La sua ultima opera dovrebbe essere la Cena ebraica (Venezia, S. Pietro di Castello) "terminata dall'Aliense [Antonio Vassilacchi] per la di lui morte" (Martinioni, p. 12). Stando a Ridolfi, il M. morì nel 1618 e fu sepolto nella tomba di famiglia in Ss. Giovanni e Paolo (Ridolfi, p. 160).

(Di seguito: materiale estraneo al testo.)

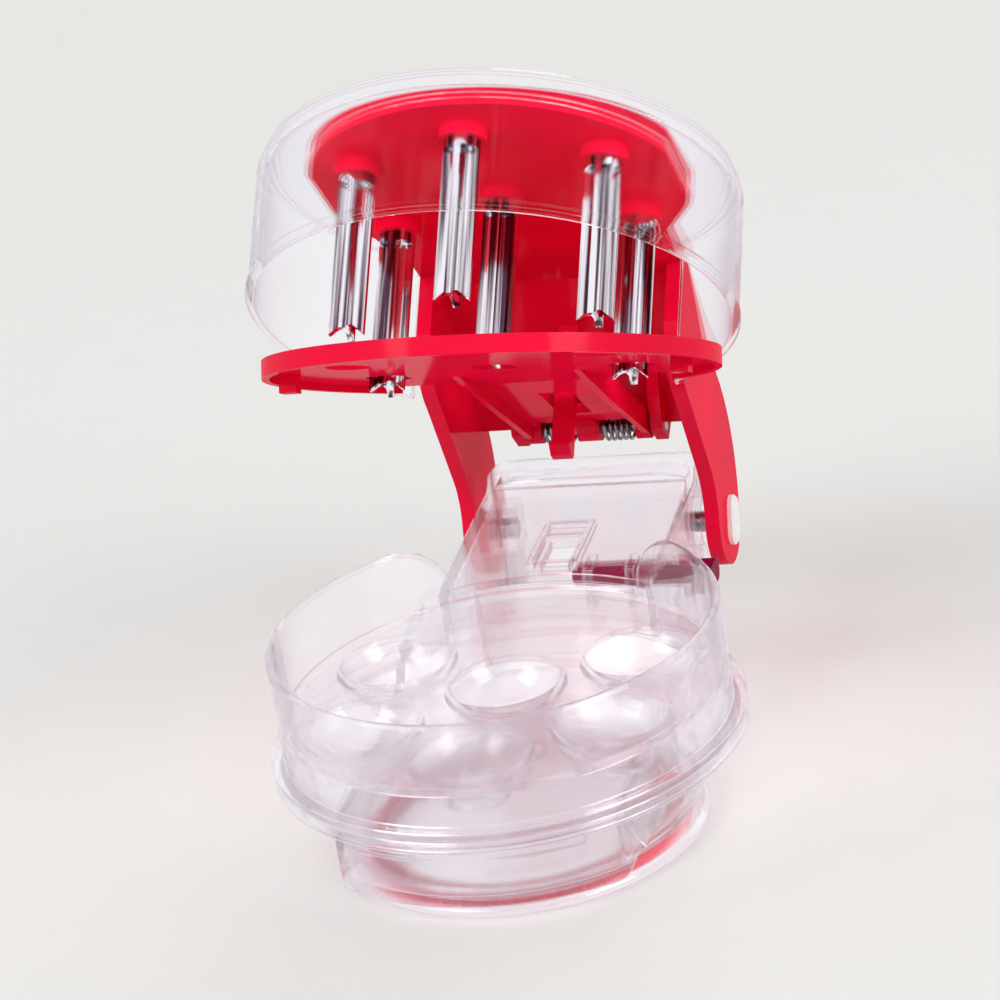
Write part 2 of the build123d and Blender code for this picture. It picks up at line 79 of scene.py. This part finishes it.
class Finish:
    """One finish, or the world round the object, whose nodes are added one by one."""

    def __init__(self, name, shelf=bpy.data.materials):
        self.block = shelf.new(name)
        self.block.use_nodes = True
        self.tree = self.block.node_tree
        self.tree.nodes.clear()
        self.place = self.node("ShaderNodeTexCoord", {}, {}, "Object")

    def node(self, kind, settings, sockets, result=0):
        """Any node: its settings first, then the values or links of its sockets."""
        made = self.tree.nodes.new(kind)
        for setting, value in settings.items():
            setattr(made, setting, value)
        for socket, value in sockets.items():
            if isinstance(value, Flow):
                self.tree.links.new(value.socket, made.inputs[socket])
            else:
                made.inputs[socket].default_value = value
        return Flow(self.tree, made.outputs[result]) if len(made.outputs) else None

    def noise(self, scale, detail, stretch=(1, 1, 1), turn=0.0):
        """Noise through the piece, turned about X and then squeezed along each axis."""
        turned = self.node("ShaderNodeMapping", {},
                           {"Vector": self.place, "Rotation": (turn, 0, 0)}, "Vector")
        laid = self.node("ShaderNodeMapping", {}, {"Vector": turned, "Scale": stretch}, "Vector")
        return self.node("ShaderNodeTexNoise", {},
                         {"Vector": laid, "Scale": scale, "Detail": detail}, "Fac")

    def grazing(self):
        """Nought where a wall faces the eye, and one where it turns away."""
        return self.node("ShaderNodeLayerWeight", {}, {"Blend": 0.5}, "Facing")

    def corner(self, radius):
        """The normal of edges rounded to a radius, and how far it leaves the flat one."""
        rounded = self.node("ShaderNodeBevel", {"samples": 4}, {"Radius": radius})
        flat = self.node("ShaderNodeNewGeometry", {}, {}, "Normal")
        agree = self.node("ShaderNodeVectorMath", {"operation": "DOT_PRODUCT"},
                          {0: rounded, 1: flat}, "Value")
        return rounded, ((1.0 - agree) * 3.0).held()

    def blend(self, share, first, second):
        """A colour between two, on the Mix node's sockets for colours: 6, 7 and 2."""
        ends = [(*end, 1.0) if isinstance(end, tuple) else end for end in (first, second)]
        return self.node("ShaderNodeMix", {"data_type": "RGBA"},
                         {0: share, 6: ends[0], 7: ends[1]}, 2)

    def bump(self, height, depth, over=None):
        """The surface raised by a height times a depth in metres, over a given normal."""
        sockets = {"Strength": 1.0, "Distance": depth, "Height": height}
        if over:
            sockets["Normal"] = over
        return self.node("ShaderNodeBump", {}, sockets, "Normal")

    def principled(self, sockets, open_share=None, open_tint=None):
        """The shader, with a share that lets what is behind it through in a tint."""
        shader = self.node("ShaderNodeBsdfPrincipled", {}, sockets, "BSDF")
        if open_share:
            passed = self.node("ShaderNodeBsdfTransparent", {}, {"Color": (*open_tint, 1.0)})
            shader = self.node("ShaderNodeMixShader", {}, {0: open_share, 1: shader, 2: passed})
        self.node("ShaderNodeOutputMaterial", {}, {"Surface": shader})

    def dress(self, *names):
        """Gives the finish to these nodes."""
        for name in names:
            piece = nodes[name]
            piece.data.materials.clear()
            piece.data.materials.append(self.block)


# Colours of the painted shade and the painted highlight on the clear plastic's edges.
PAINTED_SHADE_PLUM = (0.27, 0.10, 0.26)
PAINTED_HIGHLIGHT_SILVER = (0.97, 0.95, 0.98)
CLEAR_OPEN_TINT = (0.998, 0.996, 0.999)
CLEAR_OPEN_SHARE = 0.44
CLEAR_SHADOW_SHARE = 0.93
CLEAR_EDGE_RADIUS = 0.0008
CLEAR_RELIEF = 0.0002


def clear_plastic(name, tint, pale, stretch, clearness, gloss, bending):
    """Clear moulded plastic: two tints along the melt's flow, painted edge highlight and shade.
    """
    clear = Finish(name)
    flow = clear.noise(9.0, 2.0, stretch)
    haze = clear.noise(160.0, 3.0)
    rounded, corner = clear.corner(CLEAR_EDGE_RADIUS)
    # Painted shade: plum where a wall turns from the eye and along its edges.
    painted_shade_fringe = (clear.grazing() ** 4.0 + corner * 1.2).held()
    # Painted highlight: a silver metallic stripe along the edges.
    painted_highlight_line = corner.rising(start=0.42, rate=3.5)
    colour = clear.blend((flow * 1.6 - 0.35).held(), tint, pale)
    colour = clear.blend(painted_highlight_line, clear.blend(painted_shade_fringe, colour, PAINTED_SHADE_PLUM), PAINTED_HIGHLIGHT_SILVER)
    shadow = clear.node("ShaderNodeLightPath", {}, {}, "Is Shadow Ray")
    open_share = CLEAR_OPEN_SHARE - painted_shade_fringe * CLEAR_OPEN_SHARE
    clear.principled({"Base Color": colour, "Roughness": haze * 0.02,
                      "Normal": clear.bump(flow * 0.8 + haze * 0.05, CLEAR_RELIEF, rounded),
                      "Metallic": painted_highlight_line * 0.85, "IOR": bending,
                      "Transmission Weight": clearness, "Coat Weight": gloss + painted_shade_fringe * 0.5,
                      "Coat Roughness": 0.06, "Coat IOR": 1.9},
                     open_share.at_least(shadow * CLEAR_SHADOW_SHARE), CLEAR_OPEN_TINT)
    return clear


clear_plastic("clear_base", tint=(0.97, 0.945, 0.98), pale=(1.0, 0.99, 1.0),
              stretch=(1, 1, 3), clearness=0.98, gloss=0.45, bending=1.08).dress("base_body")

# Cherry bowl: a round tray with six cups, moulded from clear plastic, dropped into
# the base and held by its flange. Its tint is a little paler than the base's.
clear_plastic("clear_bowl", tint=(0.98, 0.965, 0.99), pale=(1.0, 0.995, 1.0),
              stretch=(1, 1, 4), clearness=0.97, gloss=0.45, bending=1.07).dress("cherry_bowl")

# Pit drawer: a thin clear tray, moulded in one piece. It slides on the floor of the
# base and comes out through the doorway at the front.
clear_plastic("clear_drawer", tint=(0.975, 0.955, 0.985), pale=(1.0, 0.99, 1.0),
              stretch=(2, 1, 1), clearness=0.98, gloss=0.4, bending=1.05).dress("pit_drawer")

# Splash shield: a thin clear drum, moulded and welded round the head of the lever.
# It is the clearest of the four clear pieces and has the least gloss.
clear_plastic("clear_shield", tint=(0.965, 0.97, 1.0), pale=(0.985, 0.988, 1.0),
              stretch=(1, 1, 2), clearness=1.0, gloss=0.06, bending=1.02).dress("splash_shield")


# Lever, its cover, the stripper plate and the lock bar: deep red plastic, each
# moulded in one piece, with soft swirls from the pigment, hairline scratches and
# edges that shine.
RED_EDGE_RADIUS = 0.0004
RED_RELIEF = 0.0002
SCRATCH_TURN = radians(20)


def red_plastic(name, bright, dark, roughness):
    """Red plastic with drifting pigment, hairline scratches and glossy edges."""
    red = Finish(name)
    swirl = red.noise(26.0, 3.0, (1, 1, 2))
    hairs = red.noise(420.0, 1.0, (1, 14, 1), SCRATCH_TURN).rising(start=0.62, rate=7.0)
    rounded, corner = red.corner(RED_EDGE_RADIUS)
    colour = red.blend((swirl * 1.5 - 0.25).held(), bright, dark)
    red.principled({"Base Color": colour, "Roughness": roughness + swirl * 0.06 + hairs * 0.12,
                    "Normal": red.bump(swirl * 0.5 + hairs * 0.02, RED_RELIEF, rounded),
                    "IOR": 1.4, "Specular IOR Level": 0.0,
                    "Coat Weight": 0.14 + swirl * 0.08 + corner * 0.4, "Coat Roughness": 0.1})
    return red


red_plastic("red_lever", bright=(0.98, 0.004, 0.046), dark=(0.68, 0.003, 0.034),
            roughness=0.26).dress("lever_frame", "lever_cover")
red_plastic("red_plate", bright=(0.99, 0.004, 0.046), dark=(0.72, 0.003, 0.034),
            roughness=0.28).dress("stripper_plate")
red_plastic("red_lock", bright=(0.26, 0.004, 0.05), dark=(0.16, 0.003, 0.035),
            roughness=0.30).dress("lock_bar")

# Non-slip ring: soft red rubber with a fine grain, moulded as a ring and pressed
# into a groove under the foot.
RUBBER_RELIEF = 0.00008
rubber = Finish("red_rubber")
grain = rubber.noise(900.0, 2.0)
rubber.principled({"Base Color": rubber.blend(grain, (0.92, 0.005, 0.05), (0.74, 0.004, 0.04)),
                   "Roughness": 0.5 + grain * 0.2, "Normal": rubber.bump(grain, RUBBER_RELIEF)})
rubber.dress("nonslip_ring")

# Pitting pins: fluted metal rods with hollowed four-point tips, drawn and bright
# plated. The drawing lines run along the rods, which lean with the open lid. The dark
# plum streaks painted along them are painted reflections of dark and red surroundings.
PIN_TURN = radians(47)
PIN_RELIEF = 0.0001
plated = Finish("plated_pin")
drawing_lines_and_painted_streaks = plated.noise(620.0, 2.0, (1, 1, 0.02), PIN_TURN)
# Painted reflection: dark plum streaks in the plating's colour, along the drawing lines.
painted_reflection_streaks = drawing_lines_and_painted_streaks.rising(start=0.43, rate=6.0)
plated.principled({"Base Color": plated.blend(painted_reflection_streaks, (0.93, 0.91, 0.94), (0.10, 0.04, 0.07)),
                   "Roughness": 0.06 + drawing_lines_and_painted_streaks * 0.10, "Metallic": 1.0,
                   "Normal": plated.bump(drawing_lines_and_painted_streaks, PIN_RELIEF)})
plated.dress("pin_front_left", "pin_front_middle", "pin_front_right",
             "pin_rear_left", "pin_rear_middle", "pin_rear_right")

# Stripper springs, the plate's pin and the two hinge pins of the lid: drawn steel,
# cut to length, with drawing lines and the dull sheen of wire that was oiled.
steel = Finish("drawn_steel")
drawn = steel.noise(700.0, 2.0, (0.1, 1, 1))
steel.principled({"Base Color": steel.blend(drawn, (0.36, 0.34, 0.36), (0.18, 0.16, 0.19)),
                  "Roughness": 0.16 + drawn * 0.14, "Metallic": 1.0})
steel.dress("stripper_spring_left", "stripper_spring_right", "stripper_hinge_pin",
            "hinge_pin_left", "hinge_pin_right")

# Hinge caps: white oval plastic buttons, moulded and slightly mottled, pressed over
# the outer ends of the two hinge pins.
button = Finish("white_button")
mottle = button.noise(200.0, 2.0)
button.principled({"Base Color": button.blend(mottle, (0.90, 0.89, 0.88), (0.82, 0.80, 0.80)),
                   "Roughness": 0.22 + mottle * 0.10})
button.dress("hinge_cap_left", "hinge_cap_right")

# Studio: a pale table top that keeps the pitter's shadow and fades into the pale
# wall behind it. The clear and the bright pieces bend and mirror paler versions of
# both, so that they don't look grey.
WALL = (0.80, 0.795, 0.765)
MIRRORED_WALL = (0.98, 0.965, 1.0)
TABLE_SIZE = 12.0
TABLE_MIDDLE = (0, 2.0, 0)
FADE_START = 0.30
bpy.ops.mesh.primitive_plane_add(size=TABLE_SIZE, location=TABLE_MIDDLE)
table = bpy.context.object
table.name = "table_top"
bpy.ops.object.transform_apply(location=True, rotation=True, scale=True)
paper = Finish("pale_paper")
fibre = paper.noise(60.0, 2.0)
board = paper.node("ShaderNodeBsdfPrincipled", {}, {
    "Base Color": paper.blend(fibre, (0.78, 0.785, 0.755), (0.76, 0.765, 0.735)),
    "Roughness": 0.9, "Specular IOR Level": 0.1})
reach = paper.node("ShaderNodeVectorMath", {"operation": "LENGTH"}, {0: paper.place}, "Value")


def looked_at(finish):
    """One for a ray that shows the background at all, and for one bent or mirrored."""
    rays = [finish.node("ShaderNodeLightPath", {}, {}, f"Is {kind} Ray")
            for kind in ("Camera", "Transmission", "Glossy")]
    return (rays[0] + rays[1] + rays[2]).held(), (rays[1] + rays[2]).held()


looked, bent = looked_at(paper)
faded = paper.node("ShaderNodeEmission", {}, {
    "Color": paper.blend(bent, WALL, MIRRORED_WALL), "Strength": 1.0})
far = (reach.rising(FADE_START, rate=2.2) * looked).at_least(bent * 0.6)
surface = paper.node("ShaderNodeMixShader", {}, {0: far, 1: board, 2: faded})
paper.node("ShaderNodeOutputMaterial", {}, {"Surface": surface})
table.data.materials.append(paper.block)

sky = Finish("studio", bpy.data.worlds)
glow = sky.node("ShaderNodeBackground", {}, {"Color": (0.97, 0.97, 1.0, 1.0), "Strength": 0.62})
looked, bent = looked_at(sky)
wall = sky.blend(bent, WALL, MIRRORED_WALL)
shown = sky.node("ShaderNodeBackground", {}, {"Color": wall, "Strength": 1.0})
mixed = sky.node("ShaderNodeMixShader", {}, {0: looked, 1: glow, 2: shown})
sky.node("ShaderNodeOutputWorld", {}, {"Surface": mixed})
scene.world = sky.block


LAMP_AIM = Vector((0, 0.1, 0.05))


def lamp(name, place, size, power):
    """A square soft box turned to the pitter, its size in metres and power in watts."""
    bpy.ops.object.light_add(type="AREA", location=place)
    box = bpy.context.object
    box.name = name
    box.data.size = size
    box.data.energy = power
    box.rotation_euler = (LAMP_AIM - Vector(place)).to_track_quat("-Z", "Y").to_euler()


lamp("soft_box_left", (-1.5, -1.4, 1.9), size=1.4, power=28.0)
lamp("soft_box_right", (1.8, -0.8, 1.3), size=1.2, power=20.0)
lamp("soft_box_rear", (0.3, 2.0, 1.7), size=1.2, power=9.0)

# Camera: the nearest ordinary camera to the view in the picture, moved in so that
# the pitter fills more of the frame. Its lens was fitted in pixels of that frame.
FRAME_PIXELS = 1000
LENS_PIXELS = 5147.8
SENSOR_WIDTH = 36.0
DISTANCE = 1.1571
azimuth, elevation, roll = radians(16.87), radians(23.38), radians(-9.62)
aim = Vector((-0.00256, -0.000497, 0.06743))
back = Vector((sin(azimuth) * cos(elevation), -cos(azimuth) * cos(elevation), sin(elevation)))
level = Vector((cos(azimuth), sin(azimuth), 0))
upright = back.cross(level)
across = cos(roll) * level + sin(roll) * upright
above = cos(roll) * upright - sin(roll) * level
turned = Matrix((across, above, back)).transposed().to_4x4()
bpy.ops.object.camera_add()
camera = bpy.context.object
camera.matrix_world = Matrix.Translation(aim + back * DISTANCE) @ turned
camera.data.sensor_width = SENSOR_WIDTH
camera.data.lens = LENS_PIXELS / FRAME_PIXELS * SENSOR_WIDTH
camera.data.clip_end = 50.0
scene.camera = camera
scene.view_settings.view_transform = "Standard"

L'ingente patrimonio di disegni e modelli lasciati dal M. alla sua morte risulta già acquistato nel 1623 da un suo giovane allievo, che Meijer (p. 34) propone dubitativamente di identificare con Ascanio Spineda. Purtroppo del M. risultano perdute alcune delle opere più importanti che gli valsero il sesto posto tra i pittori delle "sette maniere" elencati da Boschini (1674): la lodatissima pala con S. Michele che scaccia i demoni in S. Bartolomeo a Venezia (Boschini, 1660, pp. 485-487), i numerosi ed elogiatissimi ritratti (Ridolfi, p. 157; Boschini, 1660, pp. 488 s.), i tanti fregi mitologici nei palazzi nobiliari (Ridolfi, p. 159) e quasi tutta la sua produzione da cavalletto, di cui oggi resta solo il Salomone e la regina di Saba (Bassano, Museo civico) attribuitogli da Piai (1999, p. 96) e datato intorno al 1605. Le fonti parlano anche della sua attività di scenografo teatrale, ma soprattutto di prospettico e di realizzatore di vedute, un genere documentario di cui il M. fu uno dei primi interpreti, come testimonia la Veduta della sala del Collegio a Venezia (Madrid, Museo del Prado) realizzata probabilmente tra 1608 e 1612 (Pallucchini, 1981, I, p. 48). Più cospicuo è invece il suo corpus di disegni in cui vanno ancora segnalati la Flagellazione (Milano, Pinacoteca Ambrosiana, Codice Resta, F.261, inf. 138) e l'Incoronazione della Vergine tra santi (Vienna, Akademie der bildenden Künste, n. 3751) attribuitigli da Tietze e Tietze-Conrat (1944, pp. 188 s.) e quello di controversa identificazione iconografica oggi agli Uffizi (Gabinetto dei disegni e delle stampe, inv. n. 12857F) a lui assegnato da Tordella (p. 217).